» **EXERCISE TASK**
Nothing outside the stretch should be returned: give exactly the lines from the line containing "handle_bar(tang_w, tang_t, -tang_root - 1);" through the line containing "if empty is", including both.

» **INFORMATION SUPPLIED**
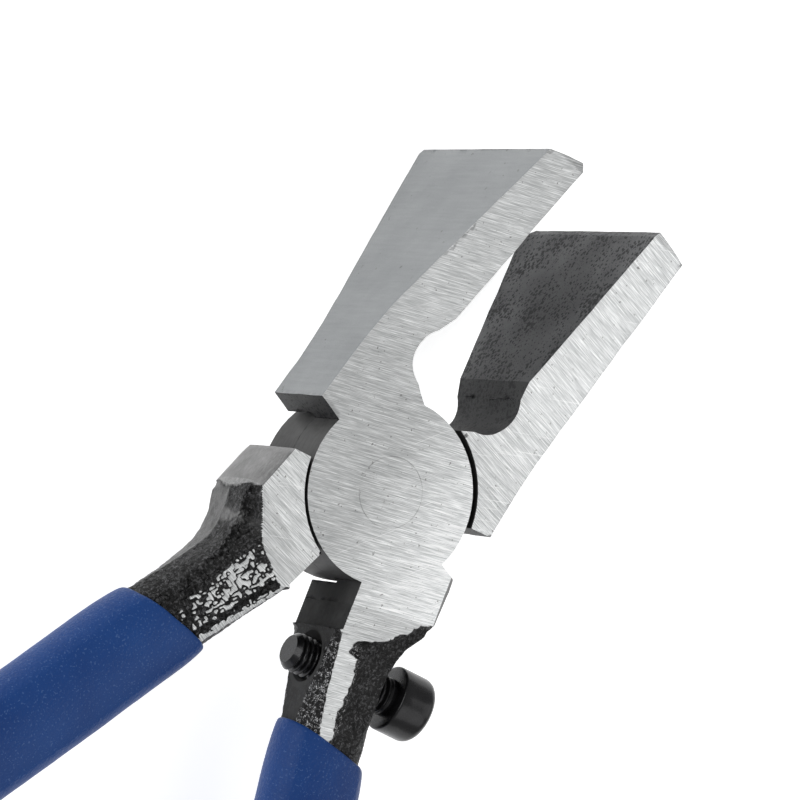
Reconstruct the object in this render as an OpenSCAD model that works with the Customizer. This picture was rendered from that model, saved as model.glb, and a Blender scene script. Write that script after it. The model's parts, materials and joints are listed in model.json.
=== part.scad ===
// Wide-jaw pliers with a flush lap joint, vinyl-dipped handles and a closing-stop screw.
// The pliers lie flat. +Z is the pivot axis, +X points to the jaws, and the origin is
// where the pivot axis leaves the back of the joint. The jaw faces are parallel here.

/* [Jaws] */
// Gap between the jaw faces as drawn
jaw_gap = 13.2; // [12:0.1:14]
// Distance from the pivot axis to the jaw tips
jaw_reach = 45.4; // [42:0.1:48]
// Width of each jaw at its tip
jaw_w = 32; // [28:0.5:34]
// Thickness of each jaw at its tip
jaw_tip_t = 5.4; // [4.5:0.1:6.5]
// Distance from the pivot axis at which the jaws start to widen
flare_start = 14.5; // [13.5:0.1:16]
// Distance from the pivot axis to the rear end of the jaw faces
face_start = 21.7; // [21.5:0.1:24]
// Radius of the throat behind the jaw faces
throat_r = 4; // [3.5:0.1:4.2]

/* [Lap joint] */
// Thickness of the joint from one ground face to the other
joint_t = 12.4; // [12:0.1:13]
// Radius of each lap disc
disc_r = 11.65; // [11.5:0.05:11.7]
// Gap between a lap disc and the shoulder of the other handle
handle_shoulder_gap = 0.45; // [0.4:0.05:0.6]
// Gap between a lap disc and the shoulder of the other jaw
jaw_shoulder_gap = 0.75; // [0.5:0.05:0.8]
// Gap between the two lapped faces
lap_gap = 0.06; // [0.04:0.01:0.1]

/* [Pivot rivet] */
// Radius of the rivet's shank
rivet_r = 3.5; // [3:0.1:4]
// Radius of its flush heads
rivet_head_r = 4.45; // [4.2:0.05:5]
// Thickness of each flush head
rivet_head_t = 1.8; // [1.5:0.1:2]
// Radial clearance in the half that turns on the rivet
rivet_clearance = 0.05; // [0.02:0.01:0.08]

/* [Handles] */
// Angle between each handle and the long axis
handle_angle = 21.5; // [20:0.5:23]
// Width of the oval steel handle
tang_w = 11.2; // [10.8:0.1:11.6]
// Thickness of the oval steel handle
tang_t = 7.7; // [7.4:0.1:8]
// Length of the straight part of a handle, from the front of its grip
handle_straight = 52; // [45:1:60]
// Radius of the bend in the rear part of a handle
handle_bend_r = 320; // [280:5:400]
// Angle of that bend
handle_bend = 13; // [11:0.5:14]

/* [Grips] */
// Wall of the vinyl sleeve
grip_wall = 0.95; // [0.8:0.05:1.2]

/* [Stop screw] */
// Thread diameter
screw_d = 5; // [4.8:0.1:5]
// Length under the head
screw_len = 15.3; // [15:0.1:16]
// Diameter of the cylindrical head
screw_head_d = 8.5; // [8:0.1:8.6]
// Height of the head
screw_head_h = 5; // [4.5:0.1:5.2]
// Size of the hex socket across its flats
socket_af = 4; // [3.5:0.1:4]
// Depth of the hex socket
socket_depth = 2.5; // [2:0.1:3]
// Angle of the screw from a line across the pliers
screw_angle = 11.5; // [10:0.5:13]
// Radial clearance of the screw in its hole
screw_clearance = 0.05; // [0.02:0.01:0.08]

/* [Hidden] */
$fn = 96;

steel = [0.78, 0.79, 0.8];
black = [0.13, 0.13, 0.14];
vinyl = [0.12, 0.25, 0.5];

eps = 0.01;
far = 60;
mid = joint_t / 2;
face_y = jaw_gap / 2;

// directions, counted from +X, at which a half's jaw and handle leave its disc
jaw_inner_dir = 12;
jaw_outer_dir = 75.5;
handle_outer_dir = -104.5;

// the jaw, seen along the pivot axis
shoulder_h = 3.75;
jaw_bend = [18.4, 14.3];
tip_outer = [jaw_reach - 1.5, face_y + jaw_tip_t];
tip_chamfer = 0.5;
throat_at = [16.8, 4.25];
throat_front = [19.4, 7.3];
throat_back = [13, 5.25];

// how far each tip corner is cut back, along the jaw and across its width
crisp_corner = [1.2, 0.3];
worn_corner = [2.2, 1.4];

// the handle's root, seen along the pivot axis, on the side of the screw half
root_crotch = [-11.3, -3.35];
flank_end = [-17.4, -4.75];
root_outer = [-3.5, -14.0];
milled_end = [-9.7, -15.0];
root_dip = [[-13.4, -15.0], [-15.0, -14.7], [-17.1, -14.9], [-20.7, -16.0]];
ramp_from = [-9.7, -14.9];
ramp_dir = 133.3;
ramp_slope = 24;

// the handle's axis starts at the front of the grip, where x is constant round the sleeve
handle_at = [-28.8, -13.65];
grip_front = -28.9;
tang_root = 11.5;

// the stop screw's tip, on the mid-plane of the joint
screw_tip = [-21.97, -2.86];
tip_bevel = 0.7;
head_bevel = 0.6;

function polar(r, a) = [r * cos(a), r * sin(a)];

// A vertical wall on one side of x = 0, used to give each recess its own radius
module half_disc(r, h, side) {
    intersection() {
        cylinder(r = r, h = h);
        translate([side > 0 ? 0 : -far, -far, -eps]) cube([far, 2 * far, h + 2 * eps]);
    }
}

module jaw_plan() {
    difference() {
        polygon([
            [0, 0],
            polar(disc_r - 0.2, jaw_inner_dir),
            throat_back,
            throat_at,
            throat_front,
            [face_start, face_y],
            [jaw_reach - 2 * tip_chamfer, face_y],
            [jaw_reach, face_y + tip_chamfer],
            tip_outer,
            jaw_bend,
            polar(disc_r + shoulder_h, jaw_outer_dir)
        ]);
        translate(throat_at) circle(r = throat_r);
    }
}

// The jaw widens in a straight line from the joint's thickness to its full width at the tip
module jaw_side(upper_cut, lower_cut) {
    side = jaw_w / 2;
    polygon([
        [0, mid], [flare_start, mid],
        [jaw_reach - upper_cut[0], side], [jaw_reach, side - upper_cut[1]],
        [jaw_reach, lower_cut[1] - side], [jaw_reach - lower_cut[0], -side],
        [flare_start, -mid], [0, -mid]
    ]);
}

module jaw(upper_cut, lower_cut) {
    intersection() {
        translate([0, 0, -far]) linear_extrude(2 * far) jaw_plan();
        translate([0, far, mid]) rotate([90, 0, 0])
            linear_extrude(2 * far) jaw_side(upper_cut, lower_cut);
    }
}

module root_plan() {
    polygon(concat(
        [[0, 0], polar(disc_r - 0.05, handle_outer_dir), root_outer, milled_end],
        root_dip,
        [[-19.2, -4.4], flank_end, root_crotch]
    ));
}

// The ground faces end on a slanting line, and the forging slopes down from there
module ramp_cut() {
    translate([ramp_from[0], ramp_from[1], joint_t]) rotate([0, 0, ramp_dir - 90])
        rotate([0, -ramp_slope, 0]) translate([-far, -far, 0]) cube([far, 2 * far, far]);
}

module root() {
    difference() {
        linear_extrude(joint_t) root_plan();
        ramp_cut();
        translate([0, 0, joint_t]) mirror([0, 0, 1]) ramp_cut();
    }
}

module oval(w, t) {
    square([w - t, t], center = true);
    for (side = [-1, 1]) translate([side * (w - t) / 2, 0]) circle(d = t);
}

module at_handle() {
    translate([handle_at[0], handle_at[1], mid]) rotate([0, 0, 180 + handle_angle])
        children();
}

// A bar of oval section along the handle's axis, from `front` to the end of the bend
module handle_bar(w, t, front) {
    at_handle() {
        translate([front, 0, 0]) rotate([0, 90, 0]) rotate([0, 0, 90])
            linear_extrude(handle_straight - front) oval(w, t);
        translate([handle_straight, -handle_bend_r, 0]) rotate([0, 0, 90 - handle_bend])
            rotate_extrude(angle = handle_bend, $fn = 360)
                translate([handle_bend_r, 0]) oval(w, t);
    }
}

module at_handle_end() {
    at_handle() translate([handle_straight, -handle_bend_r, 0]) rotate([0, 0, -handle_bend])
        translate([0, handle_bend_r, 0]) children();
}

module half(upper_cut, lower_cut) {
    difference() {
        union() {
            translate([0, 0, mid + lap_gap / 2]) cylinder(r = disc_r, h = mid - lap_gap / 2);
            difference() {
                union() {
                    jaw(upper_cut, lower_cut);
                    root();
                }
                translate([0, 0, -eps])
                    half_disc(disc_r + jaw_shoulder_gap, mid + lap_gap / 2 + eps, 1);
                translate([0, 0, -eps])
                    half_disc(disc_r + handle_shoulder_gap, mid + lap_gap / 2 + eps, -1);
            }
            handle_bar(tang_w, tang_t, -tang_root);
        }
        children();
    }
}

// Turns a part of one half into the same part of the other: the two are one forging
module other_side() {
    translate([0, 0, joint_t]) rotate([180, 0, 0]) children();
}

module at_screw_tip() {
    translate([screw_tip[0], screw_tip[1], mid]) rotate([0, 0, screw_angle])
        rotate([90, 0, 0]) children();
}

module screw_half() {
    color(steel) half(crisp_corner, worn_corner) {
        translate([0, 0, mid]) cylinder(r = rivet_r, h = joint_t);
        translate([0, 0, joint_t - rivet_head_t]) cylinder(r = rivet_head_r, h = joint_t);
        at_screw_tip() translate([0, 0, -far / 2])
            cylinder(d = screw_d + 2 * screw_clearance, h = far);
    }
}

module plain_half() {
    color(steel) other_side() half(worn_corner, crisp_corner) {
        translate([0, 0, mid]) cylinder(r = rivet_r + rivet_clearance, h = joint_t);
        translate([0, 0, joint_t - rivet_head_t - rivet_clearance])
            cylinder(r = rivet_head_r + rivet_clearance, h = joint_t);
    }
}

module pivot_rivet() {
    color(steel) {
        cylinder(r = rivet_r, h = joint_t);
        cylinder(r = rivet_head_r, h = rivet_head_t);
        translate([0, 0, joint_t - rivet_head_t])
            cylinder(r = rivet_head_r, h = rivet_head_t);
    }
}

module stop_screw() {
    head_r = screw_head_d / 2;
    color(black) at_screw_tip() difference() {
        rotate_extrude() polygon([
            [0, 0], [screw_d / 2 - tip_bevel, 0], [screw_d / 2, tip_bevel],
            [screw_d / 2, screw_len], [head_r, screw_len],
            [head_r, screw_len + screw_head_h - head_bevel],
            [head_r - head_bevel, screw_len + screw_head_h],
            [0, screw_len + screw_head_h]
        ]);
        translate([0, 0, screw_len + screw_head_h - socket_depth])
            cylinder(r = socket_af / sqrt(3), h = far, $fn = 6);
    }
}

// The vinyl is dipped, so its front edge lies square to the pliers and not to the handle
module grip() {
    grip_w = tang_w + 2 * grip_wall;
    grip_t = tang_t + 2 * grip_wall;
    difference() {
        union() {
            handle_bar(grip_w, grip_t, -tang_root);
            at_handle_end() {
                for (side = [-1, 1]) translate([0, side * (grip_w - grip_t) / 2, 0])
                    sphere(d = grip_t);
                rotate([90, 0, 0]) cylinder(d = grip_t, h = grip_w - grip_t, center = true);
            }
        }
        handle_bar(tang_w, tang_t, -tang_root - 1);
        translate([grip_front, -far, -far]) cube([far, 2 * far, 2 * far]);
    }
}

module screw_side_grip() {
    color(vinyl) grip();
}

module plain_side_grip() {
    color(vinyl) other_side() grip();
}

screw_half();
plain_half();
pivot_rivet();
stop_screw();
screw_side_grip();
plain_side_grip();
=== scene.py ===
"""Wide-jaw pliers: detailed halves, grips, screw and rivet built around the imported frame."""
import json
from math import cos, pi, radians, sin, sqrt

import bmesh
import bpy
import numpy as np
from mathutils import Matrix, Vector


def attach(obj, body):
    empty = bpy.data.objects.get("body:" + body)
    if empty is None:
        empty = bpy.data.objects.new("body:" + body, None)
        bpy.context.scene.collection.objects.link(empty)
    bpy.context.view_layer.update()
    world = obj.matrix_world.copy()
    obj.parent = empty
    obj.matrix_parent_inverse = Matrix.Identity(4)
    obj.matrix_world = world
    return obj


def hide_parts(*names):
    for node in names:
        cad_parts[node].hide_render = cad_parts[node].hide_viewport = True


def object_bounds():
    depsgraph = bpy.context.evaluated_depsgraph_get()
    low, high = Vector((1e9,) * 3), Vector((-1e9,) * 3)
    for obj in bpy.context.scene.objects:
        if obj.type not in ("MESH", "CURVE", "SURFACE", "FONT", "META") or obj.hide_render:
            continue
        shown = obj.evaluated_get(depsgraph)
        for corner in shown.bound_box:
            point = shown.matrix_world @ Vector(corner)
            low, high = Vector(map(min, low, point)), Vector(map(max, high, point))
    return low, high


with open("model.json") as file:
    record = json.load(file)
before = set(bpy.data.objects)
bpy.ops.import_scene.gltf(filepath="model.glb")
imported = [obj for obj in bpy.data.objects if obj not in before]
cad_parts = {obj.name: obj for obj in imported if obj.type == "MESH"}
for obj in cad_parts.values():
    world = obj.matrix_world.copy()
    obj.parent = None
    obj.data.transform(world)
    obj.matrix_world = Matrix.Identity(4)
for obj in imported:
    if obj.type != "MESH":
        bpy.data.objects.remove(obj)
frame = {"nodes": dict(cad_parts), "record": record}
cad_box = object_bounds()

# lengths are in mm, apart from the camera's and the lights', and MM takes them to metres
MM = 0.001
JOINT_T = 12.4                          # thickness of the joint
MID = JOINT_T / 2                       # its mid-plane

# a forging's handle axis: from the front of the grip back along AXIS, straight and then bent;
# OUT points away from the other handle
HANDLE_AT = np.array((-28.8, -13.65))
HANDLE_ANGLE = radians(21.5)
AXIS = np.array((-cos(HANDLE_ANGLE), -sin(HANDLE_ANGLE)))
OUT = np.array((sin(HANDLE_ANGLE), -cos(HANDLE_ANGLE)))
STRAIGHT = 52.0
BEND_R = 320.0
HANDLE_END = STRAIGHT + BEND_R * radians(13)

FLARE_AT, FLARE = 14.5, 9.8 / 30.9      # where the jaw starts to widen, and how fast
CUT_AT = -17.3                          # where the machined joint ends and the shank starts
WALL_AT, WALL_TAPER = 8.258, 0.2186     # the root's outer wall at CUT_AT, and its taper
WALL_BULGE = 0.85                       # how much fuller that wall is at mid-height
FLANK_AT, FLANK_TAPER = -3.583, 0.15    # the root's inner flank in the same way
FLANK_END = -13.95                      # where the milled flank stops at a step

RIVET_R, RIVET_SHANK_R, RIVET_HEAD_T = 4.45, 3.5, 1.8

# the screw: its tip, its thread, its head from THREAD_L to SCREW_L, and the hole it runs in
SCREW_TIP = (-21.97, -2.86, MID)
THREAD_R, GROOVE, PITCH, THREAD_L = 2.47, 0.47, 0.8, 15.3
HEAD_R, SCREW_L, HEX_R = 4.25, 20.3, 2.0
HOLE_R, RECESS_R = 2.62, 3.82
AROUND = 96                             # points round each turned part

GRIP_W, GRIP_T = 13.1, 9.6              # section of the grips
STEEL_W, STEEL_T = 11.2, 7.7            # section of the steel inside them

# the camera looks at CAM_TARGET from CAM_DISTANCE away
CAM_TARGET = Vector((0.0117, 0.0029, 0.0062))
CAM_AZIMUTH = radians(122.63)
CAM_ELEVATION = radians(60.57)
CAM_ROLL = radians(93.97)
CAM_DISTANCE = 0.7111
CAM_LENS = 257.6


# ---------------------------------------------------------------- numbers and noise

def lattice(i, j, k, seed):
    """A fixed, scattered value from -1 to 1 for each whole-number point."""
    n = (i * 73856093) ^ (j * 19349663) ^ (k * 83492791) ^ (seed * 2654435761)
    n = ((n ^ (n >> 13)) * 1274126177) & 0xFFFFFFFF
    n = ((n ^ (n >> 15)) * 2246822519) & 0xFFFFFFFF
    return ((n >> 8) & 0xFFFF) / 32767.5 - 1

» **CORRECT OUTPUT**
        handle_bar(tang_w, tang_t, -tang_root - 1);
        translate([grip_front, -far, -far]) cube([far, 2 * far, 2 * far]);
    }
}

module screw_side_grip() {
    color(vinyl) grip();
}

module plain_side_grip() {
    color(vinyl) other_side() grip();
}

screw_half();
plain_half();
pivot_rivet();
stop_screw();
screw_side_grip();
plain_side_grip();
=== scene.py ===
"""Wide-jaw pliers: detailed halves, grips, screw and rivet built around the imported frame."""
import json
from math import cos, pi, radians, sin, sqrt

import bmesh
import bpy
import numpy as np
from mathutils import Matrix, Vector


def attach(obj, body):
    empty = bpy.data.objects.get("body:" + body)
    if empty is None:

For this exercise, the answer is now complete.